Sepanjang kepentingan nasional menjadi dasar dan mengilhami filosofi politik
suatu negara maka tidak akan ada yang disebut sebagai moralitas absolut.
Sepanjang sikap politik dipengaruhi oleh prasangka nasional maka kejujuran dan
keadilan akan dikesampingkan bila dianggap akan bentrok dengan kepentingan
nasional. Kalau ini yang disebut sebagai loyalitas terhadap negara maka perilaku
politik dan manusianya akan tetap kontroversial, diragukan dan bahkan
paradoksal.
Al-Quran mengulas mengenai tanggungjawab pemerintah dan rakyat. Beberapa
daripadanya telah diulas di muka tentang penyediaan pangan, sandang dan papan
serta kebutuhan dasar penduduk dan juga prinsip-prinsip bantuan internasional.

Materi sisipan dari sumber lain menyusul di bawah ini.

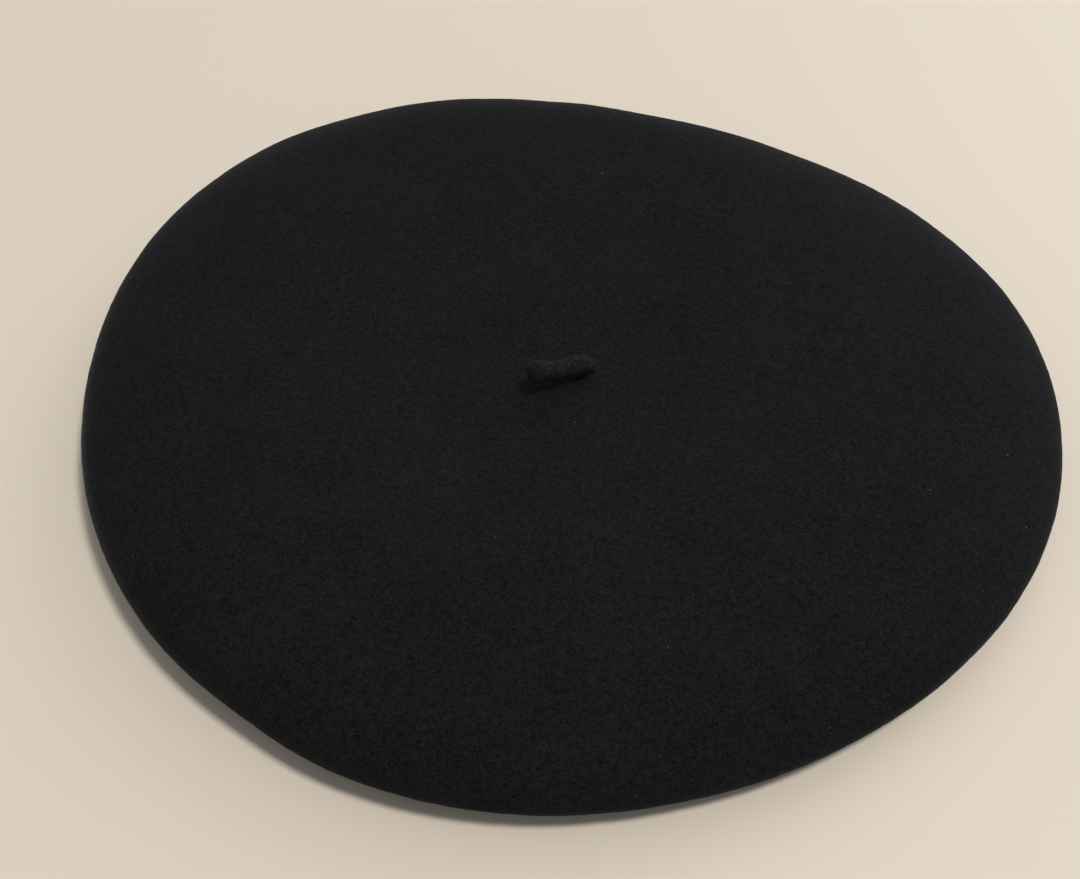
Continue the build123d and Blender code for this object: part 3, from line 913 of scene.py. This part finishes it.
def film_pucker(x, y):
    """How the film puckers near its seam."""
    share = np.abs(x) / (WINDOW_X / 2) + np.abs(y) / (WINDOW_Y / 2)
    near = np.clip((share - 0.7) / 0.3, 0, 1)
    return -0.05 * MM * near * (1 + np.sin(x / (1.6 * MM)) * np.cos(y / (1.9 * MM)))


def make_window(material):
    """The clear lozenge of film over the label, puckered a little along its seam."""
    lozenge = [(WINDOW_X / 2, 0), (0, WINDOW_Y / 2), (-WINDOW_X / 2, 0), (0, -WINDOW_Y / 2)]
    outline, normals = rounded_outline(lozenge, WINDOW_CORNER, 320)
    loops = slab_loops(outline, normals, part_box("label_window")[0].z, FILM, 36, film_pucker)
    finish_piece(loft("label_window_film", loops, material), "label_window")


def make_window_stitches(material):
    """Stitches along the four sides of the film."""
    across, along = WINDOW_SEAM * WINDOW_X / 2, WINDOW_SEAM * WINDOW_Y / 2
    corners = np.array([(across, 0), (0, along), (-across, 0), (0, -along)])
    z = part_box("label_window")[0].z - FINE_THREAD_R - 2 * TOUCH
    skins = []
    for start, end in zip(corners, np.roll(corners, -1, 0)):
        way = (end - start) / np.linalg.norm(end - start)
        for i in range(WINDOW_STITCHES):
            x, y = start + (end - start) * (i + 1) / (WINDOW_STITCHES + 1)
            skins.append(stitch_skin((x, y, z), (*way, 0), -UP, WINDOW_STITCH, FINE_THREAD_R))
    finish_piece(joined("window_thread", skins, material), "window_stitches")


def folded_tape(length, ply, gap, count=64):
    """A path down one ply, round the fold and back up: across the plies, and up from the fold."""
    bend = (ply + gap) / 2
    turn = np.linspace(0, math.pi, 15)[1:-1]
    straight = np.linspace(length, bend, count // 2)
    across = np.concatenate([-bend + 0 * straight, -bend * np.cos(turn), bend + 0 * straight])
    up = np.concatenate([straight, bend - bend * np.sin(turn), straight[::-1]])
    return across, up


def make_care_label(material):
    """The care label: a tape folded in two that hangs from the lining by its sewn edge and curls a little."""
    length = CARE_TOP - CARE_BOTTOM
    across, up = folded_tape(length, TAPE_PLY, CARE_GAP)
    curl = CARE_CURL * ((length - up) / length) ** 2
    path = np.stack([CARE_X + across + curl, 0 * up, CARE_BOTTOM + up], axis=1)
    loops = strip_loops(path, (0, 1, 0), CARE_W / 2, TAPE / 2)
    loops[..., 0] += CARE_WAVE * np.sin(loops[..., 1] / CARE_W * 5) * ((CARE_TOP - loops[..., 2]) / length)
    piece = loft("care_label_tape", loops, material)
    finish_piece(piece, "care_label", body="care_label")


def make_care_stitches(material):
    """The stitches along the care label's sewn edge."""
    z = TIP_LOW - FINE_THREAD_R - TOUCH
    places = [(CARE_X, y, z) for y in CARE_STITCHES_Y]
    skins = [stitch_skin(place, (0, 1, 0), -UP, CARE_STITCH, FINE_THREAD_R) for place in places]
    finish_piece(joined("care_label_thread", skins, material), "care_label_stitches")


def make_size_tab(material):
    """A blank size tape, folded in two and sewn flat on the band."""
    across, up = folded_tape(TAB_L, TAPE_PLY, TAB_GAP)
    path = np.stack([0 * up, TAB_IN + across, TAB_Z - TAB_L / 2 + up], axis=1)
    loops = strip_loops(path, (1, 0, 0), TAB_W / 2, TAPE / 2)
    placed = on_band(loops[..., 0], loops[..., 1], loops[..., 2], TAB_DIRECTION)
    piece = finish_piece(loft("size_tab_tape", placed, material), "size_tab")


# ---------------------------------------- stage

def area_light(name, direction, elevation, distance, size, power, colour):
    """A square soft light over the hat, from a direction and an elevation in degrees."""
    light = bpy.data.lights.new(name, "AREA")
    light.size = size
    light.energy = power
    light.color = colour
    lamp = bpy.data.objects.new(name, light)
    turn, climb = math.radians(direction), math.radians(elevation)
    flat = math.cos(climb)
    place = distance * Vector((flat * math.cos(turn), flat * math.sin(turn), math.sin(climb)))
    lamp.location = place
    lamp.rotation_euler = (-place).to_track_quat("-Z", "Y").to_euler()
    bpy.context.scene.collection.objects.link(lamp)


def make_stage():
    """Plain pale floor, soft studio light and the camera."""
    corners = [(x, y, 0) for x, y in rectangle(FLOOR_HALF, FLOOR_HALF)]
    floor = mesh_piece("floor", corners, [(0, 1, 2, 3)], plain_material("floor", FLOOR_COLOUR, 0.6))
    area_light("key", *KEY_LIGHT)
    area_light("back", *BACK_LIGHT)
    world = bpy.data.worlds.new("studio")
    world.use_nodes = True
    background = world.node_tree.nodes["Background"]
    background.inputs["Color"].default_value = (*SKY_COLOUR, 1)
    background.inputs["Strength"].default_value = SKY_STRENGTH
    bpy.context.scene.world = world
    bpy.context.scene.view_settings.view_transform = "Standard"
    lens = bpy.data.cameras.new("camera")
    lens.lens = LENS
    camera = bpy.data.objects.new("camera", lens)
    camera.location = CAMERA_PLACE
    camera.rotation_euler = (math.radians(CAMERA_TILT), 0, 0)
    bpy.context.scene.collection.objects.link(camera)
    bpy.context.scene.camera = camera


# ---------------------------------------- the beret

thread = thread_material()
satin = woven_material("lining_satin", "XY", *SATIN_CLOTH)
damask = woven_material("label_weave", "XY", *LABEL_CLOTH)
make_felt_body(felt_material("black_felt", FELT_DARK, FELT_LIGHT, FELT_SHEEN))
# The stalk takes the lighter felt colours, a painted highlight.
make_stalk(felt_material("black_felt_stalk_painted_lit", STALK_DARK_PAINTED_LIT, STALK_LIGHT_PAINTED_LIT, STALK_SHEEN))
make_stalk_tacks(thread)
make_sweatband(leather_material())
make_band_stitches(thread)
make_bow(ribbon_material())
make_lining_tip(satin)
make_lining_side(satin)
make_lining_stitches(thread)
make_maker_label(damask)
make_window(film_material())
make_window_stitches(thread)
make_care_label(woven_material("label_weave_care", "YZ", *LABEL_CLOTH))
make_care_stitches(thread)
make_size_tab(woven_material("label_weave_size", "XZ", *LABEL_CLOTH))
make_stage()

bpy.context.view_layer.update()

Tanggungjawab ini berjalan bersama keadilan mutlak dan kepekaan terhadap
permasalahan rakyat sehingga mereka tidak harus mengangkat suara menuntut
hak-hak mereka.
Dalam sistem pemerintahan Islam yang benar, adalah tanggungjawab
pemerintah untuk selalu siaga sehingga rakyat tidak perlu melakukan pemogokan,
mengacau industri, demonstrasi, sabotase atau mengeluh untuk memperoleh apa
yang memang sudah jadi hak mereka. Disamping itu terdapat beberapa
tanggungjawab lainnya seperti dikemukakan Al-Quran:
Jika engkau khawatir terhadap pengkhianatan dari suatu kaum,
maka kembalikanlah perjanjian itu kepada mereka dengan cara
yang setara. Sesungguhnya Allah tidak mencintai orang-orang yang
khianat. (S.8 Al-Anfal: 59)
Mereka yang diberi kewenangan memerintah tidak seharusnya melaksanakan
tugasnya dengan cara menggalakkan kekacauan, chaos, penderitaan dan luka di
hati. Mereka seharusnya bertugas dengan rajin dan efektif guna terciptanya
kedamaian di semua aspek kehidupan masyarakat.
Atau, siapakah yang mengabulkan doa orang yang sengsara apabila
ia berdoa kepada-Nya, dan melenyapkan keburukan dan menjadikan
kamu khalifah-khalifah di bumi? Adakah tuhan disamping Allah?